The driving force behind this charade is the audacious political cunning of Gerry Adams, the president of Sinn Fein, the IRA’s political wing. In March, I wrote about a theory advanced by Ed Moloney, author of A Secret History of the IRA and arguably one of the people most knowledgeable about the IRA’s inner workings. Moloney suggested that last December’s $51 million Belfast bank robbery, for which the IRA has been widely blamed, was actually part of Adams’ covert strategy to maneuver the IRA from within, so that disarming was the only option left. In that case, I wrote that Adams was in danger of losing control of the situation. Since then, Adams has proved a more skillful tactician that I gave him credit for—and Moloney’s theory looks more believable than ever.

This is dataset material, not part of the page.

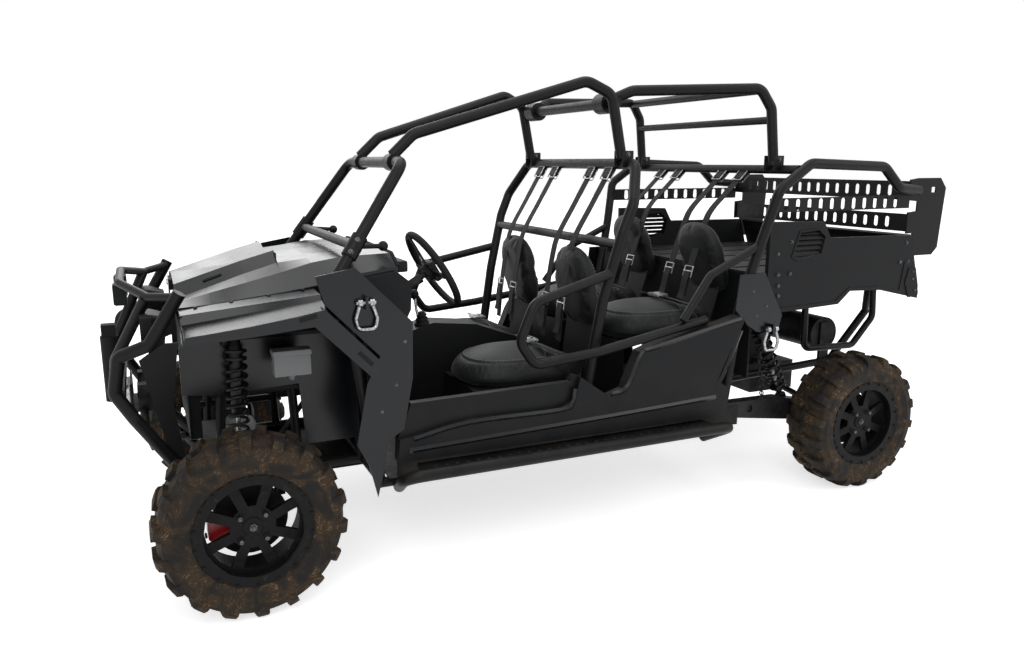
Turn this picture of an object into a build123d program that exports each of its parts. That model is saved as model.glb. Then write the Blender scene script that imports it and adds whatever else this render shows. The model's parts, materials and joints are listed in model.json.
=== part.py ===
"""Four-seat tactical side-by-side: open tube frame, folding upper cage, cargo bed and four lugged wheels.

Millimetres. Places are given from the front axle on the floor: x forward, y left, z up. finish() then
moves every piece so that the origin lies on the floor under the middle of the whole vehicle.
"""
import os
from math import cos, radians, sin

from build123d import *

os.makedirs("parts", exist_ok=True)

# ---- driving dimensions -------------------------------------------------------------------------
WHEELBASE = 2730.0
FRONT_OVERHANG = 430.0      # front axle to the face of the stowed guide roller
REAR_OVERHANG = 515.0       # rear axle to the rear edge of the bed's corner plates
TYRE_RADIUS = 315.0         # out to the lug tips
TYRE_WIDTH_FRONT = 230.0
TYRE_WIDTH_REAR = 215.0
HALF_TRACK_FRONT = 659.0
HALF_TRACK_REAR = 644.0
BEAD_RADIUS = 178.0         # 14 inch wheel
RIM_WALL = 8.0
KINGPIN_Y = 572.0
CAGE_TUBE = 44.0            # roll cage and bumper tube
FRAME_TUBE = 38.0           # lower frame and hip bars
LEG_TUBE = 34.0             # uprights between the rails
TIE_TUBE = 32.0             # tubes that cross between the frame's sides
THIN_TUBE = 25.0
PANEL = 4.0                 # sheet panels
SHELL = 6.0                 # moulded bodywork
HALF_BODY = 620.0           # cargo bed side
RAIL_Z = 340.0              # centre of the lower frame's main rails
RAIL_Y = 290.0
SILL_TUBE_Y = 575.0
AXLE_Z = TYRE_RADIUS
DECK_Z = 1030.0             # top of the cargo deck
DECK_T = 20.0
DECK_FRONT = -2150.0
GAP = 0.3                   # clearance between pieces that rest on each other
RUNNING_FIT = 0.05          # radial clearance of a pin or collar

MIDDLE_X = (REAR_OVERHANG + WHEELBASE - FRONT_OVERHANG) / 2   # front axle, ahead of the middle
REAR_AXLE = -WHEELBASE


# ---- helpers ------------------------------------------------------------------------------------
def finish(name, shape):
    """Writes one node, moved from the front axle's frame to the vehicle's own."""
    placed = Compound([Pos(MIDDLE_X, 0, 0) * solid for solid in shape.solids()])
    export_step(placed, f"parts/{name}.step")


def flip(shape):
    """The same piece on the other side of the vehicle."""
    return mirror(shape, about=Plane.XZ)


def pair(shape):
    """Left and right pieces that don't touch, kept as one node."""
    return Compound([*shape.solids(), *flip(shape).solids()])


def tube(points, diameter, bend=70.0):
    """Round bar along straight runs joined by bends."""
    path = Line(*points) if len(points) == 2 else FilletPolyline(*points, radius=bend)
    return sweep(Plane(origin=path @ 0, z_dir=path % 0) * Circle(diameter / 2), path=path)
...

In an April speech, Adams made a public appeal to the “leadership” of the IRA to accept peace. Thursday’s P O’Neill statement was ostensibly a response. Yet, until a reshuffle a few days ago, Adams was widely believed to be a senior member of the IRA’s Army Council, its secretive seven-man ruling body. Adams was therefore partly addressing himself, and he had a strong hand in crafting the IRA’s reply. As statesmanship goes, this is pretty outrageous stuff, but it makes for effective political theater as voters buy into Sinn Fein’s peace credentials. The only party to field candidates for both the Dublin and London parliaments, Sinn Fein’s support remains strong, despite what looked like a string of blunders—starting with the bank robbery—on the part of the IRA over the last seven months. Adams easily held on to his West Belfast seat in the British parliamentary elections in May, and Sinn Fein remains the leading nationalist party in the North. A June poll showed it maintaining a respectable 11-percent support in the Irish Republic.

The IRA, meanwhile, has turned into a vigilante mafia since the 1998 Good Friday Agreement. It specializes in smuggling, robbery, punishment beatings of reprobates within Catholic communities, thuggish intimidation of those that cross members’ paths, and the occasional “Padre Pio”—a special way of dealing with opponents that leaves the victim with stigmatalike bullet holes in his palms. For years, Irish and British politicians turned a blind eye to Sinn Fein’s connection to such unsavory behavior. But the brazenness of the December bank robbery and the January murder of Robert McCartney—a Catholic nationalist whose only crime was angering the wrong Provo in a Belfast bar—quickly led to demands that IRA criminality cease completely if Sinn Fein is to be accepted as a mainstream political party.

Thursday’s statement said that IRA members have been instructed to pursue politics “through exclusively peaceful means” and “must not engage in any other activities whatsoever.” It is unclear if this awkward phrase signals an end to criminality and thuggery. If the IRA is not to engage “in any other activities,” one wonders why the Army Council has been reshuffled rather than dissolved.

Finally, it still isn’t clear if the IRA has formally ended its war against the British. Last week’s statement spoke of an end to the “armed campaign,” not an end to war. According to the IRA’s constitution, a final peace declaration must be ratified by a General Army Convention, a large gathering of delegates representing the IRA’s rank and file. Several news outlets reported that an Army Convention did not, in fact, take place ahead of Thursday’s announcement, suggesting that IRA leaders were not sure a majority of delegates would have played along.

Ed Moloney raised this point on Irish radio last Thursday, and he was nearly drowned out by fellow panelists who accused him of displaying insufficient enthusiasm for the IRA declaration. I asked Moloney via e-mail what he thought about the “unprecedented internal discussion and consultation process” mentioned by P O’Neill. Moloney was dubious, to say the least. “The Army Council does not and never has consulted its membership about anything. If they did, the peace process would never have happened,” he replied. “What happens is that there are meetings at various levels, people are told what the leadership plans to do and the question asked, ‘Does anyone have a problem with that?’ Brave is the man or woman who stands up and says ‘Yes, I have a question.’ “

Amid the hullabaloo, it might seem petty to point out procedural lapses in the Army Council’s machinations. But it is too early to say if the IRA is transforming itself into a harmless old boys club. Despite the grandiose declarations of P O’Neill—the mysterious Mr. Hyde to Gerry Adams’ smooth-talking Dr. Jekyll—the IRA is still formally at war.